#### [The problem]
Exactly the lines from the one with "rim_rear_right();" to the one with "low, high = Vector((1e9,)", both included, are to be printed again; leave out the rest.

#### [Data lines]
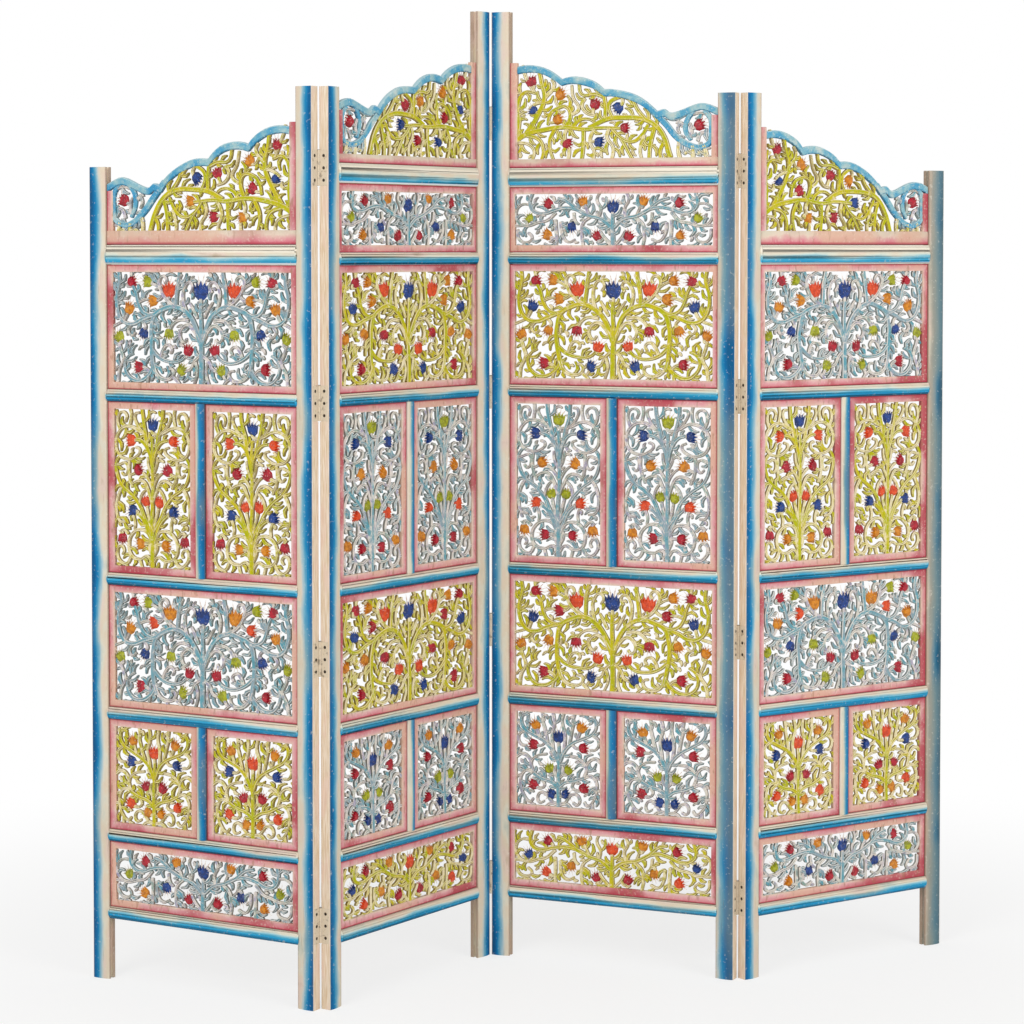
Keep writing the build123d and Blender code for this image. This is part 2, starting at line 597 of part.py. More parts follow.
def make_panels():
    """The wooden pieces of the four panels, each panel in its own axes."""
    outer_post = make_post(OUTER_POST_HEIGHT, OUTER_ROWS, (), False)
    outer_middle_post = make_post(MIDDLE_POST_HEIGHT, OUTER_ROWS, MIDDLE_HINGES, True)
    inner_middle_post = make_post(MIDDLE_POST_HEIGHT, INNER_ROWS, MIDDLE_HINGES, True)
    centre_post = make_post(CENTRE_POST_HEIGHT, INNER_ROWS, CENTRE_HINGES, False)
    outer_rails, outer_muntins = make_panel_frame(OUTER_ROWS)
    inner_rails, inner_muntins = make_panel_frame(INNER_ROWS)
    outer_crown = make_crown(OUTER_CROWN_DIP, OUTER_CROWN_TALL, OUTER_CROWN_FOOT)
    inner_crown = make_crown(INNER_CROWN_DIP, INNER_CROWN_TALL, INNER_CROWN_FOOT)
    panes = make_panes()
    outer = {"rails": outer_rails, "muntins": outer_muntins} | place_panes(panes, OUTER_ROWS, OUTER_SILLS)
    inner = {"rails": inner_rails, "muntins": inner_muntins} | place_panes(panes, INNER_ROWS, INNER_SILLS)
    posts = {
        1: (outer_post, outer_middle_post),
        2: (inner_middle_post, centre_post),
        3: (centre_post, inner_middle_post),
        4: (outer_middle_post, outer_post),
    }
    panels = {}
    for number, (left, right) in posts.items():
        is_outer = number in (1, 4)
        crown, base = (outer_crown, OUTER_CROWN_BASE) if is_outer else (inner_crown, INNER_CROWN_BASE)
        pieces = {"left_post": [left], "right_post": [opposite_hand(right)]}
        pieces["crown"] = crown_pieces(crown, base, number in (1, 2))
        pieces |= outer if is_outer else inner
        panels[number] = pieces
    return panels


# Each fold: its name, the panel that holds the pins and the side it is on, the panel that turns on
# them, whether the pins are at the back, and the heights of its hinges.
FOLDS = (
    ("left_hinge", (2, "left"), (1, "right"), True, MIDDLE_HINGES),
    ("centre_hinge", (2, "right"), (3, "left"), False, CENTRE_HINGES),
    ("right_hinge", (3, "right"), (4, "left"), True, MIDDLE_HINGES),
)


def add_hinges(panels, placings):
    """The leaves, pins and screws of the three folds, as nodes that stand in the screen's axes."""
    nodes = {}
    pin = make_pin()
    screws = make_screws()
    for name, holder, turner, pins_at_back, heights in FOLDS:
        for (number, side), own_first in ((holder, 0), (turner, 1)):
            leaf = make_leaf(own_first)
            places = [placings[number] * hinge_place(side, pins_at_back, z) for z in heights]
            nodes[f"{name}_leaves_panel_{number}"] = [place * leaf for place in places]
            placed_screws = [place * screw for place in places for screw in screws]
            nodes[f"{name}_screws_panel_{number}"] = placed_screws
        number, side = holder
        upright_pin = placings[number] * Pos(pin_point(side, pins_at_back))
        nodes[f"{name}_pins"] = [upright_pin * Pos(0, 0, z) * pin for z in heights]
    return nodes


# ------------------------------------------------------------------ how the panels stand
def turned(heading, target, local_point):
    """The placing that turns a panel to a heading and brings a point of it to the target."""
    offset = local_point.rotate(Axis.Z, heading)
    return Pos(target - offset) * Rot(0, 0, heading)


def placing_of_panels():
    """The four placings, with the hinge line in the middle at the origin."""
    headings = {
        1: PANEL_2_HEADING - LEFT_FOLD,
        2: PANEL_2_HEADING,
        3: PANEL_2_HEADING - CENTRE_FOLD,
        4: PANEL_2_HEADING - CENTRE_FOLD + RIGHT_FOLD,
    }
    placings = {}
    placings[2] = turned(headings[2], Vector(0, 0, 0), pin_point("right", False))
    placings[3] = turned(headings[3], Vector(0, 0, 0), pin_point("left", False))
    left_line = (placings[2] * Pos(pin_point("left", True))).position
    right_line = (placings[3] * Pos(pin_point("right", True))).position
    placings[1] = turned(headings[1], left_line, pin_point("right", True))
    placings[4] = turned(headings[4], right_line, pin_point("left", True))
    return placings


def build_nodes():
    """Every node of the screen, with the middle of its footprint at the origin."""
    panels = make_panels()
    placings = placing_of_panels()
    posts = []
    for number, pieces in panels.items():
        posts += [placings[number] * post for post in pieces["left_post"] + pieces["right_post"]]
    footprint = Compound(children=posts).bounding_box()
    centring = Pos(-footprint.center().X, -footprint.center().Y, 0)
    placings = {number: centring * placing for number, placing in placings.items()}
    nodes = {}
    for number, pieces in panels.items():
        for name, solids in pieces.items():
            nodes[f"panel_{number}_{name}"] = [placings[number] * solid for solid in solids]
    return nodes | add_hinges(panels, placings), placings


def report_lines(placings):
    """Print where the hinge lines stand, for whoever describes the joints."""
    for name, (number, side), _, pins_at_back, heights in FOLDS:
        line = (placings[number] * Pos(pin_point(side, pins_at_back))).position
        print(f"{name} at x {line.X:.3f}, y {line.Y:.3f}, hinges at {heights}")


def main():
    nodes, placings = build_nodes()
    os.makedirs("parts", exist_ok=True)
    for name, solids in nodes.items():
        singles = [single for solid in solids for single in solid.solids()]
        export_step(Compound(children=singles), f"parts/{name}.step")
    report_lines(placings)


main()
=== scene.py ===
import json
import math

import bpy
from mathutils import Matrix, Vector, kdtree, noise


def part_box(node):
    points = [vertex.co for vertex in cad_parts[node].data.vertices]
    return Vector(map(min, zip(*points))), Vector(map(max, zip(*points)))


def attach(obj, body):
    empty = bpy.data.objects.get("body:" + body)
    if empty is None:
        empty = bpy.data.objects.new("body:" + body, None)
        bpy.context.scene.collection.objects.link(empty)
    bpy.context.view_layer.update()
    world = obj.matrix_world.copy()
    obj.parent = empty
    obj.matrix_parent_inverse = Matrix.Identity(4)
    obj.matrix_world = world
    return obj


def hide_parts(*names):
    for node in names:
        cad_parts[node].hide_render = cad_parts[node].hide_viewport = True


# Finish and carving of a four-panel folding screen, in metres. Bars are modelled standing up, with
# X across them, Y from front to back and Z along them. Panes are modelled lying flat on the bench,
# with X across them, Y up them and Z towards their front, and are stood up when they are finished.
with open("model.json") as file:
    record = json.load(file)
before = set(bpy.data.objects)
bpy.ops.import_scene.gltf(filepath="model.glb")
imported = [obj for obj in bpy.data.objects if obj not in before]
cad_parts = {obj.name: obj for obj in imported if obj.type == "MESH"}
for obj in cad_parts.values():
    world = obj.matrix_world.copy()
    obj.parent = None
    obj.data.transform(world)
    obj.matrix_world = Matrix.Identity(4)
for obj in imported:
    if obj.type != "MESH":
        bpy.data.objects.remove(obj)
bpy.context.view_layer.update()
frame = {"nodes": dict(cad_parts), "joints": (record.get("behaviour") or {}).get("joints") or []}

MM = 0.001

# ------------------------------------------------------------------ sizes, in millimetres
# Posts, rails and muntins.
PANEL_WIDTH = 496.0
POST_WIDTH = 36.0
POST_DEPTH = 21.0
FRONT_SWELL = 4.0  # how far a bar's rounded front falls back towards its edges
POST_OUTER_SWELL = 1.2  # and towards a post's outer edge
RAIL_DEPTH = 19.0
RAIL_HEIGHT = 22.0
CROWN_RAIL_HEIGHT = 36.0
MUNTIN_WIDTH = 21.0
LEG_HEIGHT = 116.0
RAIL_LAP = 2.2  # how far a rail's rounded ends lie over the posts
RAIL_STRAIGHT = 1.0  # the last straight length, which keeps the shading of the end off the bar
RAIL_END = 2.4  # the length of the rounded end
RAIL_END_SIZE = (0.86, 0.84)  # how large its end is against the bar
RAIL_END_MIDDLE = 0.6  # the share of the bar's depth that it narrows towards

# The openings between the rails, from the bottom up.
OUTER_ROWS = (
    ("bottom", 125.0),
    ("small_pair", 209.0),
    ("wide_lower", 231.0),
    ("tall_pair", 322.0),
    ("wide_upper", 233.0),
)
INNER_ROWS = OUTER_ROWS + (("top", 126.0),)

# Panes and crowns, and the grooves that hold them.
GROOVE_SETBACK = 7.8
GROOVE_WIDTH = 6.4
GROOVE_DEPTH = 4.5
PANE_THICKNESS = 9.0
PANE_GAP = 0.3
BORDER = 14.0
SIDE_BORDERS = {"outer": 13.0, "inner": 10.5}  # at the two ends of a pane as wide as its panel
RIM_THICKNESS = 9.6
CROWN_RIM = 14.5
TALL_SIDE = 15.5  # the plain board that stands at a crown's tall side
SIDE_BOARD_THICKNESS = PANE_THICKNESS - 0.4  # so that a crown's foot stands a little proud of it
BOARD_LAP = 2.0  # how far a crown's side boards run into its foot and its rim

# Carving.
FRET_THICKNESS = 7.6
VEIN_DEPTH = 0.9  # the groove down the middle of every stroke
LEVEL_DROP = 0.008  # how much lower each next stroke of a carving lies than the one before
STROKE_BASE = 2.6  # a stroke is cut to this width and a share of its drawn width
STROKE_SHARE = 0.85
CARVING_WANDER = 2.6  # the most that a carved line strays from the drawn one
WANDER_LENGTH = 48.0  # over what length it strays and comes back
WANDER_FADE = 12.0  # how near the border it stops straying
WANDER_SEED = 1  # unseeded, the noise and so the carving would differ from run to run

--

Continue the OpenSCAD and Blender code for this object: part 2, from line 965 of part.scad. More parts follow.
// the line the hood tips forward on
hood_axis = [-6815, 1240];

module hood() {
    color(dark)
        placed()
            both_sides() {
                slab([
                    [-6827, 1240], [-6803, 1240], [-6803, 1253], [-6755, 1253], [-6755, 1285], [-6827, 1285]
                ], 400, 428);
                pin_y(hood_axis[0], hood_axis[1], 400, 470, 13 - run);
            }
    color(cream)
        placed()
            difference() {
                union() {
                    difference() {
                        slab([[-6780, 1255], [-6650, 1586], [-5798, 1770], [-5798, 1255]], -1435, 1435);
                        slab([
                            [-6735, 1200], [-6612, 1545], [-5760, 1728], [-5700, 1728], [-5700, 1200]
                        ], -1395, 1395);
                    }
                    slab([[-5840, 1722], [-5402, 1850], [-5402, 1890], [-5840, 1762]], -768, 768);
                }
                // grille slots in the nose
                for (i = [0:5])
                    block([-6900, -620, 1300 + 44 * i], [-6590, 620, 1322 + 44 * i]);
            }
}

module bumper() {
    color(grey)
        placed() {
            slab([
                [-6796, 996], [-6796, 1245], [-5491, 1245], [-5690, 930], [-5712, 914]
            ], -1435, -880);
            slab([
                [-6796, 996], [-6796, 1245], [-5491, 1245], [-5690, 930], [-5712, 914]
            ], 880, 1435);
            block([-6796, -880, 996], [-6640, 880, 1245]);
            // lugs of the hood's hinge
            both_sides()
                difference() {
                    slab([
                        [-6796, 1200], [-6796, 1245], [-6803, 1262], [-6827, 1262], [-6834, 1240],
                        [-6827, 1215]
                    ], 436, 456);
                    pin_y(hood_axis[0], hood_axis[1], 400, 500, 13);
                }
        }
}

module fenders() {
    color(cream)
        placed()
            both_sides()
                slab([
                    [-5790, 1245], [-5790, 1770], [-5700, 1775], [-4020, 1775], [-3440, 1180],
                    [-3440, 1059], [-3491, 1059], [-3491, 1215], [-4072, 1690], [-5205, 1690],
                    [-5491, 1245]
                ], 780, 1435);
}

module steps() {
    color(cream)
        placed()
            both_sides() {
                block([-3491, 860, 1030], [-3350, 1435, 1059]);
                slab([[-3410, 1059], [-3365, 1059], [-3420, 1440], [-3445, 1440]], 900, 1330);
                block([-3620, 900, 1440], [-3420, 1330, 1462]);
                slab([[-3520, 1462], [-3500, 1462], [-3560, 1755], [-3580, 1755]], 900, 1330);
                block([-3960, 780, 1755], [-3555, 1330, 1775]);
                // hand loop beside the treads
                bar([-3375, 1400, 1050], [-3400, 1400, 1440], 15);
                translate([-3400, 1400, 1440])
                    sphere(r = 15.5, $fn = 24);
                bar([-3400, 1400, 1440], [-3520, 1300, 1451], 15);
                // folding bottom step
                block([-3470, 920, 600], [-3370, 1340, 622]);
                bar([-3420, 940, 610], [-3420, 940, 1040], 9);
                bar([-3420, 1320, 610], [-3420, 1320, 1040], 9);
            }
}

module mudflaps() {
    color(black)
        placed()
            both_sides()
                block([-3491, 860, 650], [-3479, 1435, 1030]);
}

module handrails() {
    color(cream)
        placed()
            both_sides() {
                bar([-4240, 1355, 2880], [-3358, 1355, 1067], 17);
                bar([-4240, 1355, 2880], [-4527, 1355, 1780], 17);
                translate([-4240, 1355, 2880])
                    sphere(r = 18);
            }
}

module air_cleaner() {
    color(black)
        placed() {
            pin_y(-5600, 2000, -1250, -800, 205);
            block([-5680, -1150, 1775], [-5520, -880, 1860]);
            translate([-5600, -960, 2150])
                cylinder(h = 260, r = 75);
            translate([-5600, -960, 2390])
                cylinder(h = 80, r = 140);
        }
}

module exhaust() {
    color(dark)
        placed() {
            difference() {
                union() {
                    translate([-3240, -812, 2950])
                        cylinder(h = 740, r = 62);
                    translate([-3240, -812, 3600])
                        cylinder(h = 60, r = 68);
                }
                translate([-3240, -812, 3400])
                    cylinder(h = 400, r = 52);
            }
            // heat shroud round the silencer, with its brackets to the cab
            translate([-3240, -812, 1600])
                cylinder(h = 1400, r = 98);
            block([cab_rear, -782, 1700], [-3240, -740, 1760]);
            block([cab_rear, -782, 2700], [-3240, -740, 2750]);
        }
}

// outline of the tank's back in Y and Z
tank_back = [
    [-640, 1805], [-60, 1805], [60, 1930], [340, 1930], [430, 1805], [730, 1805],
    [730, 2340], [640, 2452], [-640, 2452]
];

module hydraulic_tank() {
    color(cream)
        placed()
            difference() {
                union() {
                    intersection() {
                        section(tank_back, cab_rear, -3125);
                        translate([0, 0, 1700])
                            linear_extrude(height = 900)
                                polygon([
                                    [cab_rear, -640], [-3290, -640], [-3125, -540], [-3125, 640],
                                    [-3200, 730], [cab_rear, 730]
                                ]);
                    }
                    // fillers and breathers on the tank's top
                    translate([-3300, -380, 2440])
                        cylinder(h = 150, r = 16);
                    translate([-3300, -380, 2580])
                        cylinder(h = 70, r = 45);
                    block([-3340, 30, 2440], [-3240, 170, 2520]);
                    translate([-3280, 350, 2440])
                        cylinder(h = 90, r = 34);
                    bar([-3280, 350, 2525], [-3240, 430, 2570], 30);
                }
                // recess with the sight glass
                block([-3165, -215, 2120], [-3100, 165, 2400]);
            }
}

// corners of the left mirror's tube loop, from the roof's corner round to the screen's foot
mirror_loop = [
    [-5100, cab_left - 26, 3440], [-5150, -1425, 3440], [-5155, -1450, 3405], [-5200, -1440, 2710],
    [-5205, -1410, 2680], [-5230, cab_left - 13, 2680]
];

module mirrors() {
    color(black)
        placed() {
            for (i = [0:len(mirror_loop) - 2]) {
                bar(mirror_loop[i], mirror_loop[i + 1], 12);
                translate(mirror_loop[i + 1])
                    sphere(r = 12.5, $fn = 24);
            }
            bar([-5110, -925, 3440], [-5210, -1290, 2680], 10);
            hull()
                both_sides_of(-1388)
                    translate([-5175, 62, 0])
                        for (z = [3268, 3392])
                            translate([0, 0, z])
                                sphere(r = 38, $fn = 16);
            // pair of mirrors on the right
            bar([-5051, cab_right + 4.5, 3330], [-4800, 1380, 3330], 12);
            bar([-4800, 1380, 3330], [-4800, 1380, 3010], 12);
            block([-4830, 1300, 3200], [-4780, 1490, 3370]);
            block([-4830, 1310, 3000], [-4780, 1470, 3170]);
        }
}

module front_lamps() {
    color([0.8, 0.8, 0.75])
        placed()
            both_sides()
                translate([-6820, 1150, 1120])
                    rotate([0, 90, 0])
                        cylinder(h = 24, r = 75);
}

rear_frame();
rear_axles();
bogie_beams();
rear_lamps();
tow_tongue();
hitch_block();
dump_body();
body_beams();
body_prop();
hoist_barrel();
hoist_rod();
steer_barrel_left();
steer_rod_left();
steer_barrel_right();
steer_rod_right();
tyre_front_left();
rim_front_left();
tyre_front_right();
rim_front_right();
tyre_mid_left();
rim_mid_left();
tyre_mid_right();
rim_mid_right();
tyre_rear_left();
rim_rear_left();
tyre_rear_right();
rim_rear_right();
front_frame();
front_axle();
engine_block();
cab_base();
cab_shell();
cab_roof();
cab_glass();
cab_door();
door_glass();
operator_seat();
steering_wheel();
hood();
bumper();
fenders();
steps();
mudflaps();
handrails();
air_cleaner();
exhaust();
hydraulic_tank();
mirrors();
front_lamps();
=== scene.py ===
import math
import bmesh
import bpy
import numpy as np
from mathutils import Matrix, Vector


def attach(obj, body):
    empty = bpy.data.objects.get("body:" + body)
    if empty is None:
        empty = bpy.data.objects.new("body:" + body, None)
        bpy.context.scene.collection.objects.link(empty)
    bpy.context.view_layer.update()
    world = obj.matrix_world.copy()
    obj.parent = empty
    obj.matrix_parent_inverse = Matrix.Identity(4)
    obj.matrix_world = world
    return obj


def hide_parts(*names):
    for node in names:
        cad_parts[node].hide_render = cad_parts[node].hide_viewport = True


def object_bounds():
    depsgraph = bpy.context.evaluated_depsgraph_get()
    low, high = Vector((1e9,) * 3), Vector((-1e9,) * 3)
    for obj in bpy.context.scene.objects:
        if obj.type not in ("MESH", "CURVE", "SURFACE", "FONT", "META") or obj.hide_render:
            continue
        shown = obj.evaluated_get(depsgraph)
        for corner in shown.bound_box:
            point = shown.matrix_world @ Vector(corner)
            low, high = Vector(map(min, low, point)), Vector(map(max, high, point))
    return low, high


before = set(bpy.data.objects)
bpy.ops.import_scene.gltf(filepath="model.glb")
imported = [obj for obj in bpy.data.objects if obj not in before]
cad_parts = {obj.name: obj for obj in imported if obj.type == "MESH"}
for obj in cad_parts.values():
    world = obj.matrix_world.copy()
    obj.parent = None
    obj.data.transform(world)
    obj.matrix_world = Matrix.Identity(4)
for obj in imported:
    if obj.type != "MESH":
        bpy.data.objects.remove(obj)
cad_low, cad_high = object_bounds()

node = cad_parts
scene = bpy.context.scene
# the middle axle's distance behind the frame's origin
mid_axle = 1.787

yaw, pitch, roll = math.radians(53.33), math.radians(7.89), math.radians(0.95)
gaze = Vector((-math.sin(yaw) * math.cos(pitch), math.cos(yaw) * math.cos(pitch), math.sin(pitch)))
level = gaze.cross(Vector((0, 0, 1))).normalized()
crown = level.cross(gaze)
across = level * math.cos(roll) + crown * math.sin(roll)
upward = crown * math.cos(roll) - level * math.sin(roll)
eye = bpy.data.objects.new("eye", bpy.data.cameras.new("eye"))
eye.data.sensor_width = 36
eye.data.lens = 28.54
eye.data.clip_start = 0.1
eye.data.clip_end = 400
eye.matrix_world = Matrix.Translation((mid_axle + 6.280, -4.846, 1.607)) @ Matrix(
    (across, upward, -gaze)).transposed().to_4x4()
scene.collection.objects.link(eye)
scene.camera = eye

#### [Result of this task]
rim_rear_right();
front_frame();
front_axle();
engine_block();
cab_base();
cab_shell();
cab_roof();
cab_glass();
cab_door();
door_glass();
operator_seat();
steering_wheel();
hood();
bumper();
fenders();
steps();
mudflaps();
handrails();
air_cleaner();
exhaust();
hydraulic_tank();
mirrors();
front_lamps();
=== scene.py ===
import math
import bmesh
import bpy
import numpy as np
from mathutils import Matrix, Vector


def attach(obj, body):
    empty = bpy.data.objects.get("body:" + body)
    if empty is None:
        empty = bpy.data.objects.new("body:" + body, None)
        bpy.context.scene.collection.objects.link(empty)
    bpy.context.view_layer.update()
    world = obj.matrix_world.copy()
    obj.parent = empty
    obj.matrix_parent_inverse = Matrix.Identity(4)
    obj.matrix_world = world
    return obj


def hide_parts(*names):
    for node in names:
        cad_parts[node].hide_render = cad_parts[node].hide_viewport = True


def object_bounds():
    depsgraph = bpy.context.evaluated_depsgraph_get()
    low, high = Vector((1e9,) * 3), Vector((-1e9,) * 3)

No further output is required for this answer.